Thomas Sowell has nothing good to say about a program designed to pair “public high school kids from a low-income neighborhood in the Bronx with kids from a private high school that charges $43,000 a year.” The results, in Sowell’s assessment, serve as evidence of the educators’ “moral bankruptcy.”

There was a time when common sense and common decency counted for something. Educators felt a responsibility to equip students with solid skills that could take them anywhere they wanted to go in later life — enable them to become doctors, engineers or whatever they wanted to be.

Too many of today’s “educators” see students as a captive audience for them to manipulate and propagandize.

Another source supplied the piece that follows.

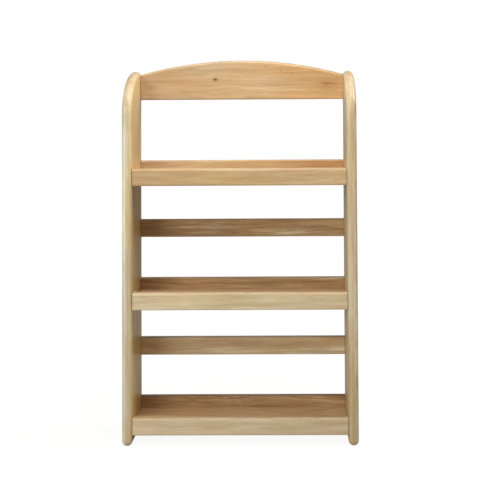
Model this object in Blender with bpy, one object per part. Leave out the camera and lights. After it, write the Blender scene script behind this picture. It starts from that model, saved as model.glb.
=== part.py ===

These young people do not yet have enough experience to know that posh surroundings are neither necessary nor sufficient for a good education. Is anyone foolish enough to think that making poor kids feel disheartened is doing them a favor?

This school visit was not just an isolated event. It was part of a whole program of pairing individual youngsters from a poverty-stricken neighborhood with youngsters from families that can pay 43 grand a year for their schooling.

What do these kids do? They tell each other stories based on their young lives’ unripened judgment. They go to a big park in the Bronx together and take part in a garden project there. They talk about issues like gun violence and race relations.

They have a whole lifetime ahead of them to talk about such issues. But poor kids, especially, have just one time, during their school years, to equip their minds with math, science and other solid skills that will give them a shot at a better life.

To squander their time on rap sessions and navel-gazing is unconscionable.